Substance of appellant's contentions is the advantage thought to have resulted to the company by reason of Payne's activities. It is conceded there were incidental pecuniary profits from the orders so procured; but, on the other hand, the only testimony clarifying the relationship is that appellant did not know Payne was accompanying Gray; that Gray paid all expenses of the several trips, and regarded Payne as his guest. Appellee's manager had seen Payne but once — about three weeks before the collision. Payne at that time stated he would return and "work the territory," and that he would take Gray with him. Gray's name and telephone number were given Payne by this witness.
In trying the case appellants were at a disadvantage in having to rely upon the testimony of appellee's manager and Gray to establish the relationship. On the other hand, there is no intimation these witnesses withheld any information or "colored" their answers.
In result the evidence is that appellee did not authorize Payne to travel in Gray's car, since the assumption was that Payne would provide transportation and that Gray would accompany Payne. Gray received no profit from the transaction and merely accommodated Payne when the latter appeared in fulfillment of his commitment to the company that the territory would be canvassed, and that he would take Gray along.
The case is unlike Arkansas Valley Cooperative Rural Electric Company v. Elkins, 200 Ark. 883, 141 S.W.2d 538. Wilson, appellant's agent, and at the time in question engaged in the master's business, invited Elkins to ride with him in order that certain facts be ascertained from which appellant might designate a right-of-way which was being contributed by Elkins.
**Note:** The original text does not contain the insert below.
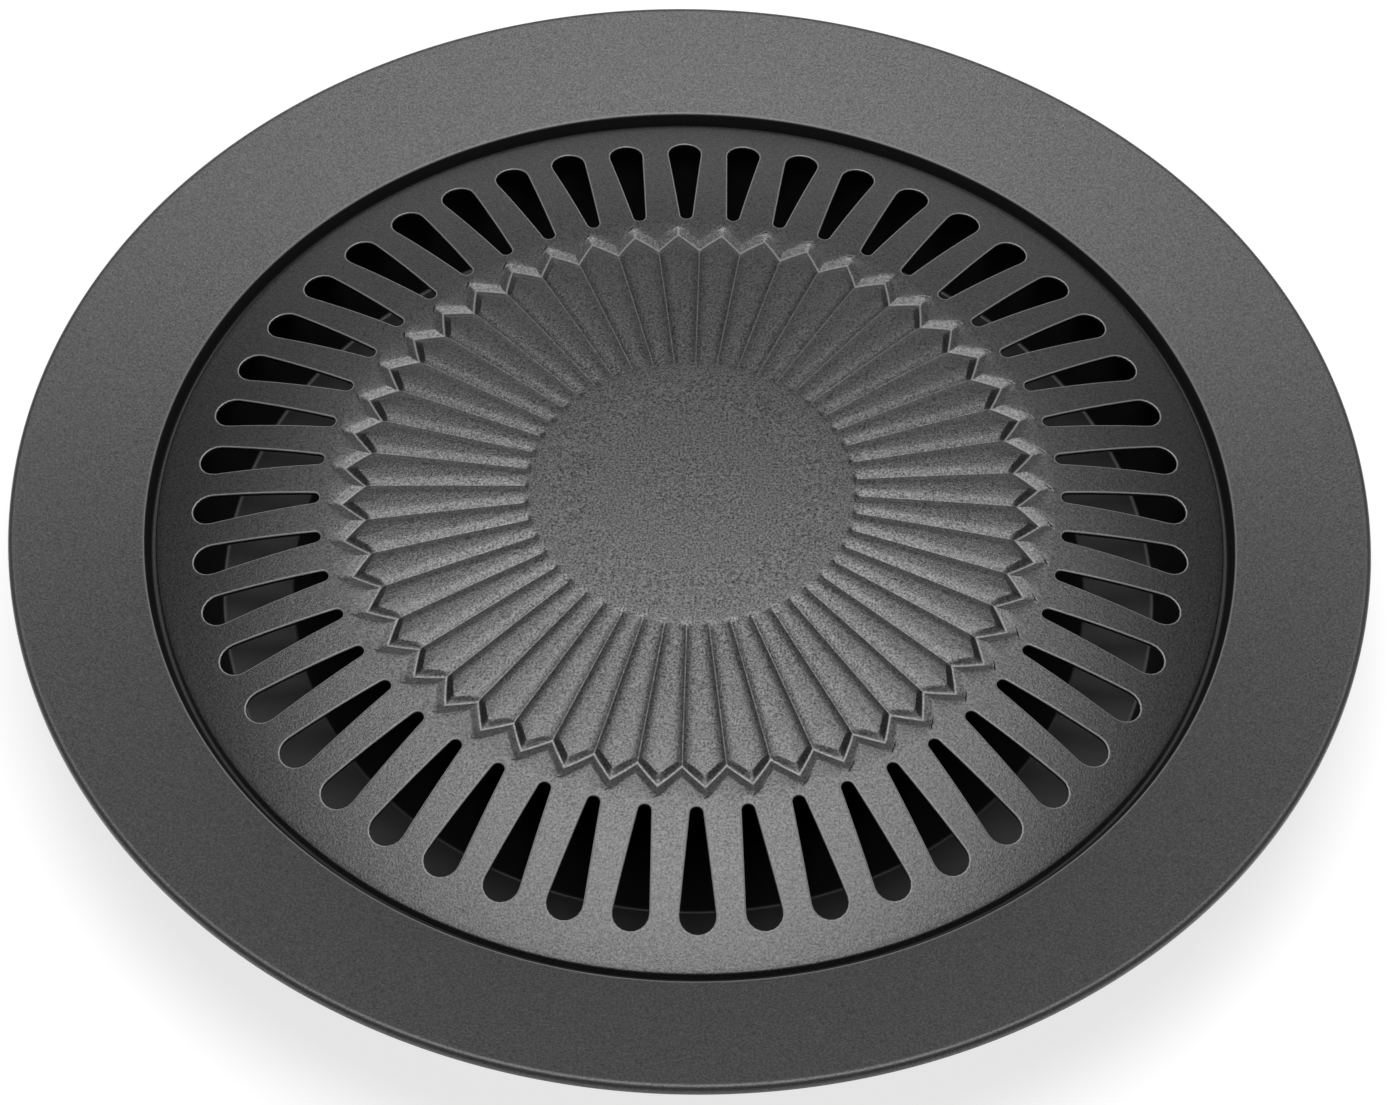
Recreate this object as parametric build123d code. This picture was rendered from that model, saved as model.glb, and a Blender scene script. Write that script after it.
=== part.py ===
from build123d import *
import math
import os

# A stovetop grill of pressed steel sheet. A domed grill plate lies loose on the ledge of a
# ring-shaped drip pan, over a burner that fires up through the opening in the middle.
# Z points up and z = 0 is the surface that the pan stands on. The axis of the rings is the Z axis.
# Lengths are in millimetres, angles in degrees.

# Drip pan. Widths are measured along a radius on the face of the sheet that looks up or out.
pan_sheet = 0.8
pan_height = 33.6
rim_radius = 165.0
rim_width = 32.0
rim_slope = 12.8
rim_edge_round = 1.2
lip_depth = 2.2
shoulder_round = 1.0
wall_lean = 1.6
seat_round = 0.8
ledge_height = 23.0
ledge_width = 5.8
ledge_round = 1.6
trough_wall_lean = 10.3
trough_floor_width = 17.1
trough_round = 2.0
collar_height = 21.2
collar_lean = 16.8
collar_round = 1.2
collar_flat = 2.4
collar_lip_depth = 2.0
collar_lip_round = 1.0

# Grill plate. A round crown runs into a border that bends down to the edge.
plate_sheet = 1.0
plate_play = 1.1
skirt_height = 0.45
plate_edge_round = 2.0
crown_curve_radius = 1186.0
border_width = 47.3
border_edge_slope = 17.6

# Slots for the fat, each with a narrow inner and a wide outer end
slot_count = 48
slot_turn = 2.133
slot_margin = 9.1
slot_length = 31.0
slot_inner_width = 3.1
slot_outer_width = 8.44

# Pattern pressed into the upper face: radial grooves between the petals and a zigzag around them
petal_turn = 1.44
pattern_depth = 0.45
disc_radius = 39.6
groove_width = 2.0
zigzag_width = 2.8
zigzag_margin = 5.3
zigzag_swing = 5.5

# Radii of the pan, from the rim inwards
shoulder_radius = rim_radius - rim_width
seat_radius = shoulder_radius - wall_lean
ledge_inner_radius = seat_radius - ledge_width
trough_outer_radius = ledge_inner_radius - trough_wall_lean
trough_inner_radius = trough_outer_radius - trough_floor_width
collar_radius = trough_inner_radius - collar_lean
opening_radius = collar_radius - collar_flat

# Radii of the plate, from its edge inwards
plate_radius = seat_radius - plate_play
slot_outer_reach = plate_radius - slot_margin
slot_inner_reach = slot_outer_reach - slot_length
zigzag_tip_radius = slot_inner_reach - zigzag_margin
zigzag_valley_radius = zigzag_tip_radius - zigzag_swing
crown_reach = plate_radius - border_width

# Other places that follow from the sizes above
slot_pitch = 360.0 / slot_count
crown_edge_slope = math.degrees(math.asin(crown_reach / crown_curve_radius))
edge_centre = Vector(plate_radius - plate_edge_round, ledge_height + skirt_height)


def uphill(slope, length):
    """An arrow of this length, square to a face that falls outwards at this slope."""
    return Vector(0, length).rotate(Axis.Z, -slope)


def rim_height(radius):
    """Height of the rim cone, whose rounded outer edge tops out at pan_height."""
    slope = math.radians(rim_slope)
    rounding = rim_edge_round / math.cos(slope) + rim_edge_round * math.tan(slope) - rim_edge_round
    return pan_height + rounding - (rim_radius - radius) * math.tan(slope)


def border_knee():
    """Where the tangents at the two ends of the border meet, halfway along it."""
    outer = edge_centre + uphill(border_edge_slope, plate_edge_round)
    half_run = (outer.X - crown_reach) / 2
    return outer + Vector(-half_run, half_run * math.tan(math.radians(border_edge_slope)))


def crown_centre():
    """Centre of the crown arc, on the axis below the plate."""
    knee = border_knee()
    rise = (knee.X - crown_reach) * math.tan(math.radians(crown_edge_slope))
    meeting = Vector(crown_reach, knee.Y + rise)
    return meeting - uphill(crown_edge_slope, crown_curve_radius)


def plate_top():
    """Height of the middle of the plate."""
    return crown_centre().Y + crown_curve_radius


def drip_pan():
    """One sheet profile, turned around the axis: lip, rim, wall, ledge, trough and collar."""
    outline = (
        (rim_radius, pan_height - lip_depth),
        (rim_radius, rim_height(rim_radius)),
        (shoulder_radius, rim_height(shoulder_radius)),
        (seat_radius, ledge_height),
        (ledge_inner_radius, ledge_height),
        (trough_outer_radius, pan_sheet),
        (trough_inner_radius, pan_sheet),
        (collar_radius, collar_height),
        (opening_radius, collar_height),
        (opening_radius, collar_height - collar_lip_depth),
    )
    rounds = (
        rim_edge_round,
        shoulder_round,
        seat_round,
        ledge_round,
        trough_round,
        trough_round,
        collar_round,
        collar_lip_round,
    )
    path = FilletPolyline(*outline, radius=rounds)
    section = make_face(path.offset_2d(pan_sheet, side=Side.LEFT))
    return revolve(Plane.XZ * section, Axis.Z)


def arc_about(centre, radius, start_slope, end_slope):
    """Arc about a centre between the places where it falls outwards at two slopes."""
    middle_slope = (start_slope + end_slope) / 2
    points = [centre + uphill(slope, radius) for slope in (start_slope, middle_slope, end_slope)]
    return ThreePointArc(*points)


def dome_lines(inset):
    """Crown, border and rounded edge of the plate's upper face, moved inwards by inset."""
    half_bend = (border_edge_slope - crown_edge_slope) / 2
    knee_inset = inset / math.cos(math.radians(half_bend))
    knee = border_knee() - uphill(crown_edge_slope + half_bend, knee_inset)
    crown = arc_about(crown_centre(), crown_curve_radius - inset, 0, crown_edge_slope)
    edge = arc_about(edge_centre, plate_edge_round - inset, border_edge_slope, 90)
    border = Bezier(crown @ 1, knee, edge @ 0)
    return crown, border, edge


def dome():
    """The plain plate: domed sheet with a rounded edge turned down onto the ledge."""
    upper = dome_lines(0)
    lower = dome_lines(plate_sheet)
    foot = Line((plate_radius - plate_sheet, ledge_height), (plate_radius, ledge_height))
    axis_side = Line(upper[0] @ 0, lower[0] @ 0)
    skirt = Line(upper[2] @ 1, foot @ 1)
    inner_skirt = Line(lower[2] @ 1, foot @ 0)
    section = make_face([*upper, *lower, axis_side, skirt, foot, inner_skirt])
    return revolve(Plane.XZ * section, Axis.Z)


def skin(bottom, top):
    """A layer over crown and border, between two heights above the plate's upper face."""
    lower_crown, lower_border, _ = dome_lines(-bottom)
    upper_crown, upper_border, _ = dome_lines(-top)
    axis_side = Line(lower_crown @ 0, upper_crown @ 0)
    edge_side = Line(lower_border @ 1, upper_border @ 1)
    section = make_face([lower_crown, lower_border, edge_side, upper_border, upper_crown, axis_side])
    return revolve(Plane.XZ * section, Axis.Z)


def zigzag_face(shift):
    """The star inside the zigzag line, with its corners moved outwards by shift."""
    corners = []
    for index in range(slot_count):
        tip_angle = slot_turn + petal_turn + index * slot_pitch
        valley_angle = tip_angle + slot_pitch / 2
        corners.append(Vector(zigzag_tip_radius + shift, 0).rotate(Axis.Z, tip_angle))
        corners.append(Vector(zigzag_valley_radius + shift, 0).rotate(Axis.Z, valley_angle))
    return make_face(Polyline(*corners, close=True))


def pressed_pattern():
    """The zigzag groove and the radial grooves that end on it, drawn flat."""
    arm_run = zigzag_tip_radius - zigzag_valley_radius
    arm_rise = (zigzag_tip_radius + zigzag_valley_radius) / 2 * math.radians(slot_pitch / 2)
    shift = zigzag_width / 2 / math.sin(math.atan2(arm_rise, arm_run))
    zigzag = zigzag_face(shift) - zigzag_face(-shift)
    groove = SlotOverall(zigzag_valley_radius - disc_radius, groove_width)
    groove_place = Pos((zigzag_valley_radius + disc_radius) / 2, 0)
    first_groove = slot_turn + petal_turn + slot_pitch / 2
    grooves = [turn * groove_place * groove for turn in PolarLocations(0, slot_count, first_groove)]
    return zigzag + grooves


def slot_shape():
    """Outline of one slot, the hull of its two end circles, lying along +X."""
    inner = slot_inner_width / 2
    outer = slot_outer_width / 2
    inner_end = Pos(slot_inner_reach + inner, 0) * Circle(inner)
    outer_end = Pos(slot_outer_reach - outer, 0) * Circle(outer)
    return make_hull((inner_end + outer_end).edges())


def grill_plate():
    """The dome with its pressed pattern and the ring of slots."""
    through = plate_top() + plate_sheet
    relief = extrude(pressed_pattern(), through) & skin(-pattern_depth, plate_sheet)
    slot = extrude(slot_shape(), through, dir=(0, 0, 1))
    slots = [turn * slot for turn in PolarLocations(0, slot_count, slot_turn)]
    return dome() - relief - slots


os.makedirs("parts", exist_ok=True)
export_step(drip_pan(), "parts/drip_pan.step")
export_step(grill_plate(), "parts/grill_plate.step")
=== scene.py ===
"""Stovetop grill of pressed steel sheet: a domed grill plate on a ring-shaped drip pan.

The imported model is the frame. Both of its nodes are replaced here by finer surfaces of the same
shape, with the rounded sections of the pressed grooves, the rounded edges of the slots and the
coatings. All lengths are in metres, and the origin is the middle of the surface that the pan
stands on.
"""

import math

import bmesh
import bpy
import numpy as np
from mathutils import Matrix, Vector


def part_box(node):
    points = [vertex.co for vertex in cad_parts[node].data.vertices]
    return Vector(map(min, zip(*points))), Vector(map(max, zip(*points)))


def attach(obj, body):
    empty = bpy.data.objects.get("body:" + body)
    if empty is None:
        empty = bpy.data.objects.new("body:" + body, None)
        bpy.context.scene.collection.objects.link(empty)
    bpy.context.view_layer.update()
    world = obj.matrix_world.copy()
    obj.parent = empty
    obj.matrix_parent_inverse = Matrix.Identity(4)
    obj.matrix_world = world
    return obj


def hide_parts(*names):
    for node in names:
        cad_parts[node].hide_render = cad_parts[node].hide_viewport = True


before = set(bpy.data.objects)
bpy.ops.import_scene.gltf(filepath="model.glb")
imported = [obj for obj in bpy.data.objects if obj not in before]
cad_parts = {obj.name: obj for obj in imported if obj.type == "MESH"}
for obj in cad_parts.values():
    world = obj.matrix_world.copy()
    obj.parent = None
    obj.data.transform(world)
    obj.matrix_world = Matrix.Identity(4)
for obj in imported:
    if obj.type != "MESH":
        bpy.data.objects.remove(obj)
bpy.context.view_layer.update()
PLATE_LOW, PLATE_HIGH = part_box("grill_plate")
PAN_LOW, PAN_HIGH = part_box("drip_pan")

bl_info = {
    "name": "Stovetop Grill",
    "version": (1, 0, 0),
    "blender": (4, 5, 0),
    "location": "3D View > Sidebar > Grill",
    "description": "Builds the domed grill plate and the drip pan of a stovetop grill, and a small studio",
    "category": "Object",
}

MM = 0.001
WELD = 0.001 * MM


# Small tools

def linear(code):
    """An sRGB hex colour as linear red, green, blue and alpha: each channel c becomes
    ((c + 0.055) / 1.055) to the power 2.4, or c / 12.92 where it is very dark."""
    channels = np.array([int(code.lstrip("#")[k:k + 2], 16) / 255 for k in (0, 2, 4)])
    bright = ((channels + 0.055) / 1.055) ** 2.4
    return (*np.where(channels <= 0.04045, channels / 12.92, bright), 1.0)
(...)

We held that Elkins was directly assisting Wilson in discharge of the master's business and that he (Elkins) was not a guest.
Since in the instant case the undisputed testimony is that Payne was expected to furnish his own car and to take Gray with him, and in view of the fact that the arrangements were changed without appellee's knowledge, and there having been no direct advantage to Gray in having Payne with him, it must be held that Payne was a guest, as found by the trial court.
Affirmed.
HUMPHREYS and MEHAFFY, JJ., dissent.